I am currently reading this article and his book, The Global Minotaur, which has a perspective towards the dollar and US double debt exploitation (trade deficit and budget deficit) related to being the currency of record still, not unlike Michael Hudson's less Marxist Super-Imperialism.
"Europe’s crisis is far less likely to give birth to a better alternative to capitalism than it is to unleash dangerously regressive forces that have the capacity to cause a humanitarian bloodbath, while extinguishing the hope for any progressive moves for generations to come."
One of the few antidotes to this view is his own Party's coming to power in Greece (Syriza) and the rise of the left populist Podemos in Spain (http://www.commondreams.org/views/2015/01/02/new-left-europe-austerity-gives-rise-new-political-parties). However, I think on balance his point remains valid.
This is, however, a slippery slope:
"It is a confession intended to convince radicals that we have a contradictory mission: to arrest the freefall of European capitalism in order to buy the time we need to formulate its alternative."
"A radical social theorist can challenge the economic mainstream in two different ways, I always thought. One way is by means of immanent criticism. To accept the mainstream’s axioms and then expose its internal contradictions. To say: “I shall not contest your assumptions but here is why your own conclusions do not logically flow on from them.” This was, indeed, Marx’s method of undermining British political economics. He accepted every axiom by Adam Smith and David Ricardo in order to demonstrate that, in the context of their assumptions, capitalism was a contradictory system. The second avenue that a radical theorist can pursue is, of course, the construction of alternative theories to those of the establishment, hoping that they will be taken seriously.
"...wealth is collectively produced and then privately appropriated through social relations of production and property rights that rely, for their reproduction, almost exclusively on false consciousness."

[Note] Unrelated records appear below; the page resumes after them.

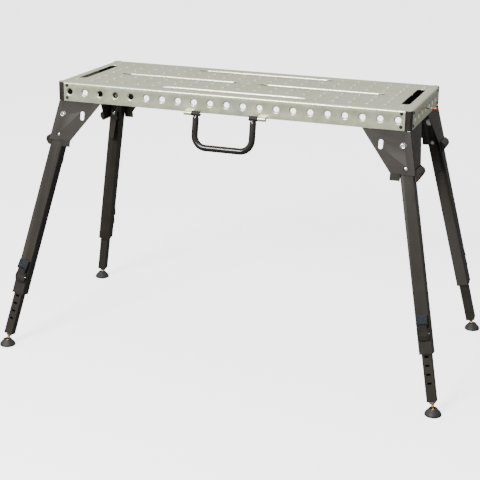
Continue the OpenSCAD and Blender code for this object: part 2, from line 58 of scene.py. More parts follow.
def finish_mesh(name, bm, material, sharp=35.0):
    """Turns a bmesh into an object with smooth shading and sharp creases."""
    bmesh.ops.remove_doubles(bm, verts=bm.verts, dist=0.000002)
    bmesh.ops.recalc_face_normals(bm, faces=bm.faces)
    mesh = bpy.data.meshes.new(name)
    bm.to_mesh(mesh)
    bm.free()
    for polygon in mesh.polygons:
        polygon.use_smooth = True
    mesh.set_sharp_from_angle(angle=math.radians(sharp))
    piece = bpy.data.objects.new(name, mesh)
    bpy.context.scene.collection.objects.link(piece)
    mesh.materials.append(material)
    return piece


def apply_modifiers(piece):
    """Bakes the piece's modifiers into its mesh."""
    graph = bpy.context.evaluated_depsgraph_get()
    mesh = bpy.data.meshes.new_from_object(piece.evaluated_get(graph))
    piece.modifiers.clear()
    piece.data = mesh


def set_up(piece, body, slot, *replaced):
    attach(piece, body)
    if replaced:
        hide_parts(*replaced)
    return piece


def loft(bm, rings, closed=True, cap=False):
    """Joins rings of points with quads; closed joins each ring's ends."""
    rows = [[bm.verts.new(p) for p in ring] for ring in rings]
    count = len(rows[0])
    for low, high in zip(rows, rows[1:]):
        for i in range(count if closed else count - 1):
            j = (i + 1) % count
            bm.faces.new((low[i], low[j], high[j], high[i]))
    if cap:
        bm.faces.new(rows[0])
        bm.faces.new(rows[-1])
    return rows


def ring(matrix, radius, height, steps=40):
    """A ring about the local Z axis; radius is a number or a function of the angle."""
    points = []
    for i in range(steps):
        a = 2 * math.pi * i / steps
        r = radius(a) if callable(radius) else radius
        points.append(matrix @ Vector((r * math.cos(a), r * math.sin(a), height)))
    return points


def lathe(bm, profile, matrix=Matrix(), steps=40):
    """Turns (radius, height) points about the local Z axis; a loop that ends where it
    starts makes a hollow part, and any other profile is closed with a flat face."""
    rings = [ring(matrix, radius, height, steps) for radius, height in profile]
    loft(bm, rings, cap=profile[0] != profile[-1])


def hexagon(flats):
    """The radius of a hexagon at an angle, with a corner at 0."""
    return lambda a: flats / 2 / math.cos(a % math.radians(60) - math.radians(30))


def hex_nut(bm, matrix, flats, height, bore):
    """A nut with both faces chamfered, standing on the local XY plane."""
    side = hexagon(flats)
    profile = [(bore / 2 + 0.5, 0)]
    for level in (0, 0.2, 0.45, 0.75, 1.05, height / 2):
        reach = flats * 0.475 + 1.73 * level
        profile.append((lambda a, reach=reach: min(side(a), reach), level))
    profile += [(r, height - z) for r, z in profile[-2::-1]]
    profile += [(bore / 2, height - 0.5), (bore / 2, 0.5), profile[0]]
    lathe(bm, profile, matrix, 60)


def sweep(bm, path, radii, matrix=Matrix(), steps=24):
    """A tube along a path, with no twist; radii are (first side, other side) at each point."""
    rings = []
    side = None
    for i, (point, (a_side, b_side)) in enumerate(zip(path, radii)):
        ahead = (path[min(i + 1, len(path) - 1)] - path[max(i - 1, 0)]).normalized()
        if side is None:
            side = ahead.orthogonal()
        side = (side - ahead * side.dot(ahead)).normalized()
        other = ahead.cross(side)
        rings.append([matrix @ (point + a_side * math.cos(t) * side + b_side * math.sin(t) * other)
                      for t in (2 * math.pi * k / steps for k in range(steps))])
    loft(bm, rings, cap=True)


def fillet(outline, radius, steps=3):
    """Rounds every corner of an outline."""
    points = []
    count = len(outline)
    for i, corner in enumerate(outline):
        here = Vector(corner)
        before = Vector(outline[i - 1]) - here
        after = Vector(outline[(i + 1) % count]) - here
        cut = min(radius, before.length * 0.45, after.length * 0.45)
        start = here + before.normalized() * cut
        end = here + after.normalized() * cut
        for k in range(steps + 1):
            t = k / steps
            points.append((start * (1 - t) ** 2 + here * 2 * t * (1 - t) + end * t ** 2)[:])
    return points


def stadium(length, width, steps=8):
    """Points of a slot with round ends, along X, centred."""
    points = []
    r = width / 2
    for centre, start in ((length / 2 - r, -90), (-length / 2 + r, 90)):
        for i in range(steps + 1):
            a = math.radians(start + 180 * i / steps)
            points.append((centre + r * math.cos(a), r * math.sin(a)))
    return points


def circle(radius, steps=24):
    return [(radius * math.cos(2 * math.pi * i / steps), radius * math.sin(2 * math.pi * i / steps))
            for i in range(steps)]


def fill(bm, loops):
    """Fills the flat area between an outer loop and its holes."""
    edges = []
    for loop in loops:
        for pair in zip(loop, loop[1:] + loop[:1]):
            edges.append(bm.edges.get(pair) or bm.edges.new(pair))
    bmesh.ops.triangle_fill(bm, use_beauty=True, use_dissolve=False, edges=edges)


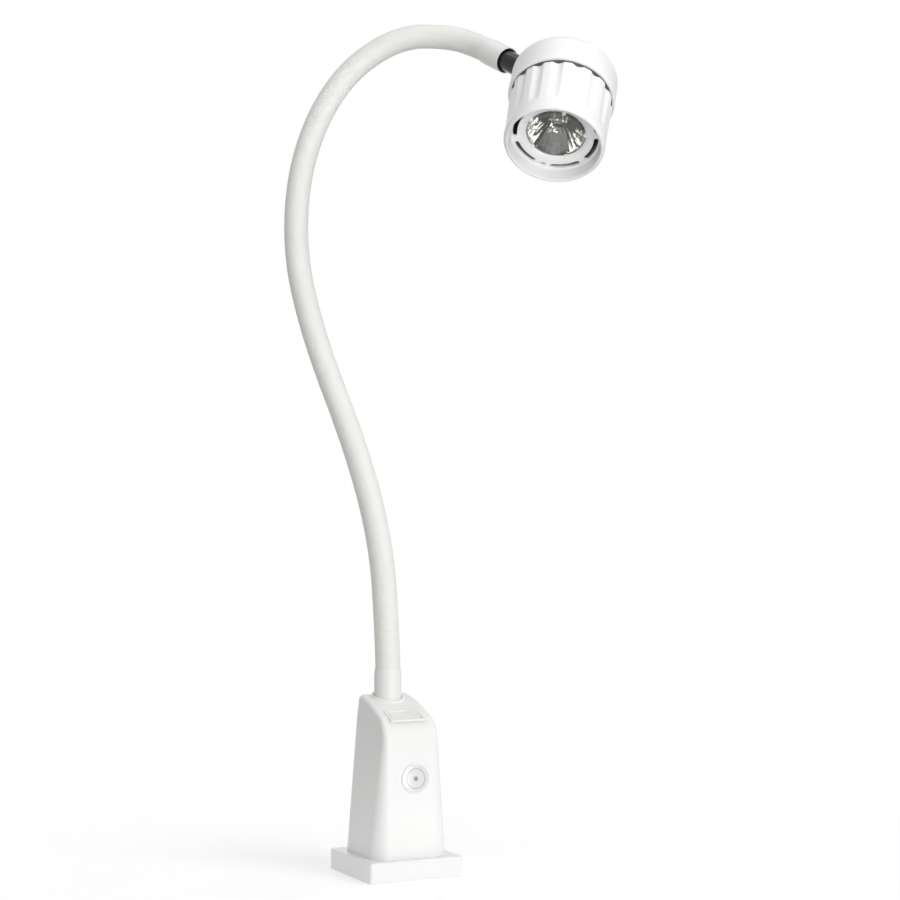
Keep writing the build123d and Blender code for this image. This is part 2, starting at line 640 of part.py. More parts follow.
# ------------------------------------------------------------------
# inner housing: black carrier plate and can under the sleeve
# ------------------------------------------------------------------
with BuildPart() as lamp_can:
    with BuildSketch(head_rz):
        with BuildLine():
            Polyline((12.5, can_s), (cap_r - cap_wall, can_s), (cap_r - cap_wall, can_s + 2.0), (36.0, can_s + 2.0), (36.0, can_s + 40.4), (34.2, can_s + 40.4), (34.2, can_s + 3.8), (12.5, can_s + 3.8), close=True)
        make_face()
    revolve(axis=head_axis)
    # bayonet lugs
    with BuildSketch(head_plane.offset(can_s + 9.4)):
        with PolarLocations(36.2, 3):
            Rectangle(1.2, 6.0)
    extrude(amount=2.5)
    # vents in the carrier plate
    with BuildSketch(head_plane.offset(can_s - 0.6)):
        with PolarLocations(25.0, 6, start_angle=30):
            SlotOverall(10.0, 4.0, rotation=90)
    extrude(amount=6, mode=Mode.SUBTRACT)
save(lamp_can, "lamp_can")

# ceramic lamp holder on a bent bracket
with BuildPart() as lamp_holder:
    with BuildSketch(head_plane.offset(can_s - 5.4)):
        RectangleRounded(16.0, 9.0, 2.0)
    extrude(amount=11.6)
    with BuildSketch(head_plane.offset(lamp_front_s - 46.0)):
        with Locations((-2.65, 0), (2.65, 0)):
            Circle(0.85)
    extrude(amount=14, mode=Mode.SUBTRACT)
save(lamp_holder, "lamp_holder")

with BuildPart() as holder_bracket:
    with BuildSketch(head_plane.offset(can_s + 3.85)):
        Rectangle(17.0, 32.0)
        Rectangle(16.1, 9.1, mode=Mode.SUBTRACT)
        with Locations((0, -13.0), (0, 13.0)):
            Circle(1.3, mode=Mode.SUBTRACT)
    extrude(amount=1.0)
save(holder_bracket, "holder_bracket")

with BuildPart() as holder_screws:
    with BuildSketch(head_plane.offset(can_s + 4.9)):
        with Locations((0, -13.0), (0, 13.0)):
            Circle(2.4)
    extrude(amount=1.5)
    with BuildSketch(head_plane.offset(can_s + 4.9)):
        with Locations((0, -13.0), (0, 13.0)):
            Circle(1.2)
    extrude(amount=-4.8)
    with BuildSketch(head_plane.offset(can_s + 6.4)):
        with Locations((0, -13.0), (0, 13.0)):
            Rectangle(3.6, 0.7)
    extrude(amount=-0.8, mode=Mode.SUBTRACT)
# matching holes in the carrier plate
with BuildPart() as lamp_can_drilled:
    add(lamp_can.part)
    with BuildSketch(head_plane.offset(can_s - 0.6)):
        with Locations((0, -13.0), (0, 13.0)):
            Circle(1.2)
    extrude(amount=6, mode=Mode.SUBTRACT)
save(lamp_can_drilled, "lamp_can")
save(holder_screws, "holder_screws")

# ------------------------------------------------------------------
# reflector lamp: dished glass reflector, capsule, pins, front glass
# ------------------------------------------------------------------
f = lamp_front_s
with BuildPart() as lamp_reflector:
    with BuildSketch(head_rz):
        with BuildLine():
            o1 = Polyline((0, f - 37.0), (7.2, f - 37.0), (7.6, f - 26.0), (10.5, f - 24.2))
            o2 = ThreePointArc(o1 @ 1, (19.6, f - 15.0), (24.2, f - 3.0))
            o3 = Polyline(o2 @ 1, (lamp_rim_r, f - 2.4), (lamp_rim_r, f), (23.6, f), (23.4, f - 1.4))
            o4 = ThreePointArc(o3 @ 1, (18.3, f - 13.2), (8.2, f - 22.4))
            Polyline(o4 @ 1, (5.2, f - 23.0), (5.2, f - 25.5), (0, f - 25.5), (0, f - 37.0))
        make_face()
    revolve(axis=head_axis)
    with BuildSketch(head_plane.offset(f - 38)):
        with Locations((-2.65, 0), (2.65, 0)):
            Circle(0.75)
    extrude(amount=6, mode=Mode.SUBTRACT)
save(lamp_reflector, "lamp_reflector")

with BuildPart() as lamp_capsule:
    with BuildSketch(head_plane.offset(f - 25.4)):
        Circle(4.5)
    extrude(amount=17.6)
    fillet(lamp_capsule.faces().sort_by(head_axis)[-1].edges(), radius=3.4)
save(lamp_capsule, "lamp_capsule")

with BuildPart() as lamp_pins:
    with BuildSketch(head_plane.offset(f - 32.0)):
        with Locations((-2.65, 0), (2.65, 0)):
            Circle(0.75)
    extrude(amount=-12.6)
save(lamp_pins, "lamp_pins")

with BuildPart() as lamp_glass:
    with BuildSketch(head_plane.offset(f - 1.3)):
        Circle(23.3)
    extrude(amount=1.1)
save(lamp_glass, "lamp_glass")

# ------------------------------------------------------------------
# sleeve: fluted twist-off shade with a recessed front face
# ------------------------------------------------------------------
s0, s1 = sleeve_s0, sleeve_s1
fs = s1 - face_depth
with BuildPart() as sleeve:
    with BuildSketch(head_rz):
        with BuildLine():
            a1 = Line((sleeve_bore, s0), (sleeve_r0 - 0.4, s0))
            a2 = Line(a1 @ 1, (sleeve_r0, s0 + 0.4))
            a3 = Line(a2 @ 1, (sleeve_r1 - 0.5, s1 - 9.0))
            a4 = ThreePointArc(a3 @ 1, (sleeve_r1, s1 - 4.4), (sleeve_r1 - 1.0, s1 - 1.3))
            a5 = ThreePointArc(a4 @ 1, (sleeve_r1 - 2.4, s1), (sleeve_r1 - 3.9, s1 - 1.4))
            a6 = Line(a5 @ 1, (35.7, fs + 1.4))
            a7 = ThreePointArc(a6 @ 1, (35.35, fs + 0.5), (34.7, fs + 0.1))
            a8 = Line(a7 @ 1, (30.2, fs))
            a9 = ThreePointArc(a8 @ 1, (27.2, fs + 0.3), (aperture_r + 1.2, fs - 1.2))
            a10 = ThreePointArc(a9 @ 1, (aperture_r + 0.25, fs - 1.75), (aperture_r, fs - 2.4))
            Polyline(a10 @ 1, (aperture_r, fs - 2.7), (27.5, fs - 2.2), (36.9, fs - 1.9), (37.3, fs - 1.5), (sleeve_bore, s0))
        make_face()
    revolve(axis=head_axis)
    # long air slots and three small holes in the recessed face
    with BuildSketch(head_plane.offset(fs - 4)):
        for start in (119, 172.5, 239, 292.5, 359, 52.5):
            with PolarLocations(0, 1, start_angle=-(start + 21.5)):
                SlotArc(CenterArc((0, 0), slot_r, -18.5, 37.0), height=slot_w)
        for ang in (106, 226, 346):
            with PolarLocations(slot_r, 1, start_angle=-ang):
                SlotOverall(4.4, 2.2, rotation=90)
    extrude(amount=8, mode=Mode.SUBTRACT)
    # five retaining nibs at the aperture
    with BuildSketch(head_plane.offset(fs - 2.5)):
        for ang in (140, 68, -4, -76, -148):
            with PolarLocations(aperture_r - 0.3, 1, start_angle=-ang):
                RectangleRounded(2.4, 3.0, 0.6)
    extrude(amount=1.8)
    # sixteen flutes, deep at the cap end and running out at the front ring
    with Locations(*[head_plane.location * Rot(0, 0, -(-164.5 + 22.5 * i)) * Pos(sleeve_r0 + flute_r - flute_deep, 0, s0) * Rot(0, flute_tilt, 0) for i in range(flutes)]):
        Cylinder(flute_r, 100.0, align=(Align.CENTER, Align.CENTER, Align.CENTER), mode=Mode.SUBTRACT)
save(sleeve, "sleeve")

# spring ring between the can and the sleeve's face
with BuildPart() as sleeve_spring:
    with BuildSketch(head_rz):
        with Locations((36.7, fs - 2.6)):
            Circle(0.5)
    revolve(axis=head_axis)
save(sleeve_spring, "sleeve_spring")

with BuildPart() as stem_screw:
    with BuildSketch(Plane(origin=neck_end + stem_dir * 58.5 + grub_side * (stem_r - 1.0), z_dir=grub_side)):
        Circle(1.45)
    extrude(amount=4.0)
with BuildPart() as cap_tapped:
    add(cap.part)
    add(stem_screw.part, mode=Mode.SUBTRACT)
with BuildPart() as stem_drilled:
    add(stem.part)
    add(stem_screw.part, mode=Mode.SUBTRACT)
save(cap_tapped, "cap")
save(stem_drilled, "stem")
save(stem_screw, "stem_screw")

print("head axis (%.5f, %.5f, %.5f)" % tuple(head_axis_dir), "stem dir (%.5f, %.5f, %.5f)" % tuple(stem_dir))
print("head x (%.5f, %.5f, %.5f)" % tuple(head_x), "head y (%.5f, %.5f, %.5f)" % tuple(head_y))
print("lid normal (%.5f, %.5f, %.5f)" % tuple(lid_n), "pivot (%.4f, %.4f, %.4f)" % tuple(lid_plane.from_local_coords((0, 0, -pivot_drop))))
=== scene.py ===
import bpy, bmesh, json, math
import numpy as np
from mathutils import Vector, Matrix


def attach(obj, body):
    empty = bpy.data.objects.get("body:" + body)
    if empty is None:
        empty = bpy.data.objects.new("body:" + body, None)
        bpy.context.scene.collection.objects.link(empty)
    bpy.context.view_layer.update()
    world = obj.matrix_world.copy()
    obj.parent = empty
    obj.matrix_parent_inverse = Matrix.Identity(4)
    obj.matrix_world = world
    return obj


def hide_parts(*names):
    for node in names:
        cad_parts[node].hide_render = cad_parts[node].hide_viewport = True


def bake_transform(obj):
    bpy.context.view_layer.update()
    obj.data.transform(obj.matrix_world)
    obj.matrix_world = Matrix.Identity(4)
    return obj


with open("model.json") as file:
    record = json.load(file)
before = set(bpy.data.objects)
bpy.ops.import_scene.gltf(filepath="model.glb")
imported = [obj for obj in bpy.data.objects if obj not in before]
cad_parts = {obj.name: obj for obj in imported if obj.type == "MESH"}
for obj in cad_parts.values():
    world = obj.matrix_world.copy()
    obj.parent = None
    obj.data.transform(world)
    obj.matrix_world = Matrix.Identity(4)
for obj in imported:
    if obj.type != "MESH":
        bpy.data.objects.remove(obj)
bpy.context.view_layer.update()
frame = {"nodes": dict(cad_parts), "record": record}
scene = bpy.context.scene
nodes = frame["nodes"]
MM = 0.001

# ------------------------------------------------------------------
# camera, level, seen from the front left
# ------------------------------------------------------------------
az = math.radians(-25.9)
back = Vector((math.sin(az), -math.cos(az), 0))
right = Vector((math.cos(az), math.sin(az), 0))
cam_data = bpy.data.cameras.new("camera")
cam_data.sensor_width = 36.0
cam_data.lens = 2317.0 / 900.0 * 36.0
cam_data.clip_start, cam_data.clip_end = 0.05, 60.0
cam = bpy.data.objects.new("camera", cam_data)
scene.collection.objects.link(cam)
cam.location = back * 1.8497 + right * 0.0433 + Vector((0, 0, 0.3369))
cam.rotation_mode = "QUATERNION"
cam.rotation_quaternion = (-back).to_track_quat("-Z", "Y")
scene.camera = cam
scene.view_settings.view_transform = "Standard"

# ------------------------------------------------------------------
# small node helpers
# ------------------------------------------------------------------


def new_mat(name):
    m = bpy.data.materials.new(name)
    m.use_nodes = True
    nt = m.node_tree
    bsdf = nt.nodes["Principled BSDF"]
    return m, nt, bsdf


def N(nt, kind, **props):
    n = nt.nodes.new(kind)
    for k, v in props.items():
        setattr(n, k, v)
    return n


def link(nt, a, b):
    nt.links.new(a, b)


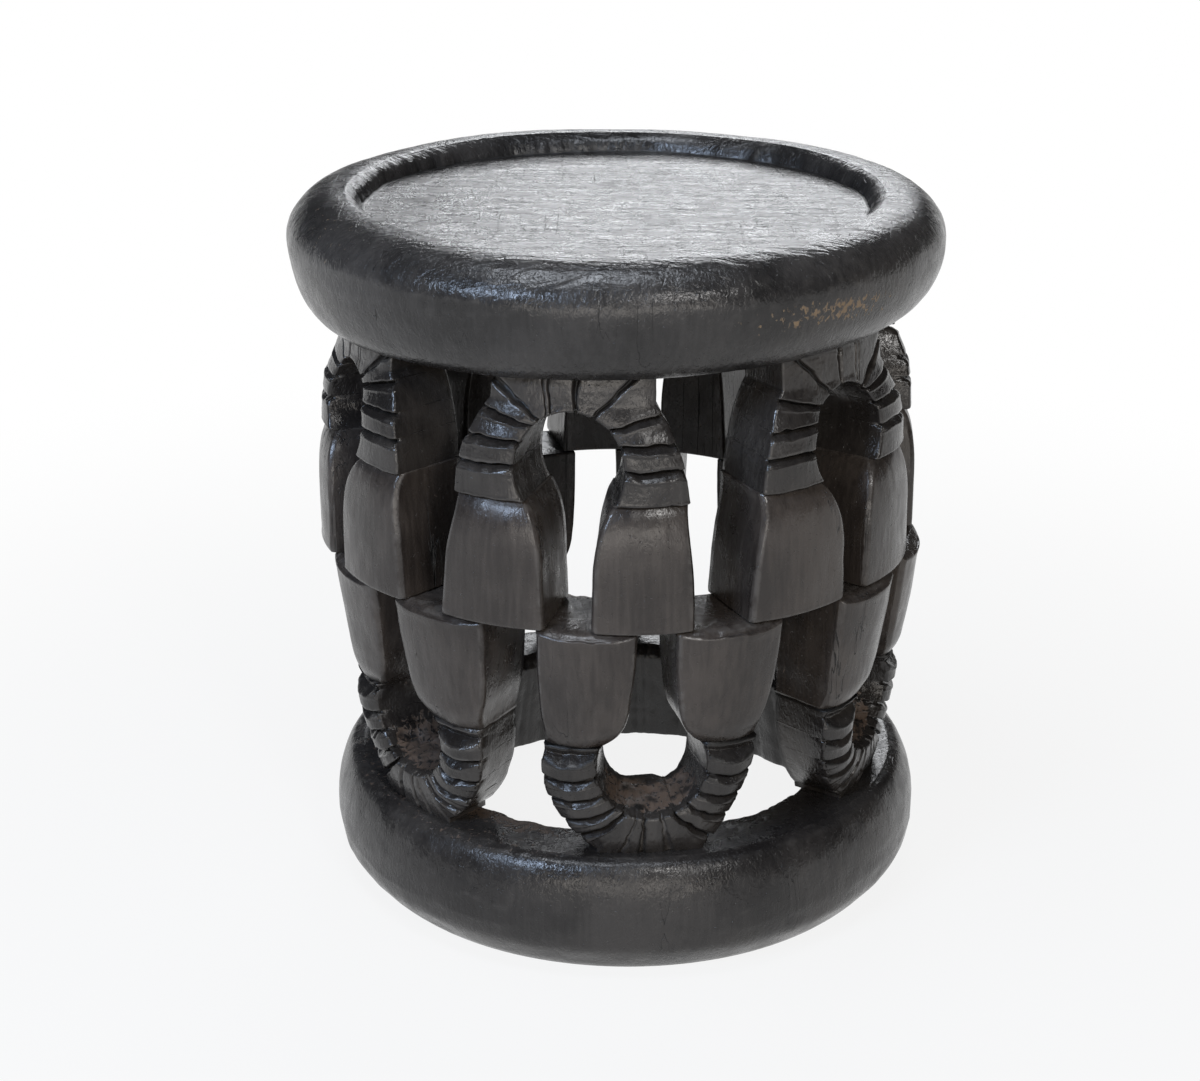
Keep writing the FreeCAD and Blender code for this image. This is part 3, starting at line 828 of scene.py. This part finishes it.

"Both of them, in addition to their other errors (and, indeed, crimes) failed, to their detriment, to follow Marx’s lead in a crucial regard: instead of embracing liberty and rationality as their rallying cries and organising concepts, they opted for equality and justice, bequeathing the concept of freedom to the neoliberals. Marx was adamant: The problem with capitalism is not that it is unfair but that it is irrational, as it habitually condemns whole generations to deprivation and unemployment and even turns capitalists into angst-ridden automata, living in permanent fear that unless they commodify their fellow humans fully so as to serve capital accumulation more efficiently, they will cease to be capitalists. So, if capitalism appears unjust this is because it enslaves everyone; it wastes human and natural resources; the same production line that pumps out remarkable gizmos and untold wealth, also produces deep unhappiness and crises.
"Marx’s first error – the error of omission was that he failed to give sufficient thought to the impact of his own theorising on the world that he was theorising about. His theory is discursively exceptionally powerful, and Marx had a sense of its power. So how come he showed no concern that his disciples, people with a better grasp of these powerful ideas than the average worker, might use the power bestowed upon them, via Marx’s own ideas, in order to abuse other comrades, to build their own power base, to gain positions of influence?"
My view on this dilemma has always been that the powers that be are never perturbed by theories that embark from assumptions different to their own. The only thing that can destabilise and genuinely challenge mainstream, neoclassical economists is the demonstration of the internal inconsistency of their own models."
This is a rather succinct explanation of immanent critique entails and why it is more valid politically as well as philosophically. To paraphrase Adorno, this society wishes to be judged by the character of its enemies, rather than by its own character, but it is only in showing how it fails on its own (immanent) terms can it really be undermined. In terms of such, one does not counter falsehood with fact, but has to show that the truth content and the form of that content are also false, insofar as they are the ideas (the concept) of an untrue actuality. Thus current economics, as Varoufakis points out in his book, cannot speak truthfully of its assumptions because to do so would undermine its assumption that the world is the way it must be, and that that is good.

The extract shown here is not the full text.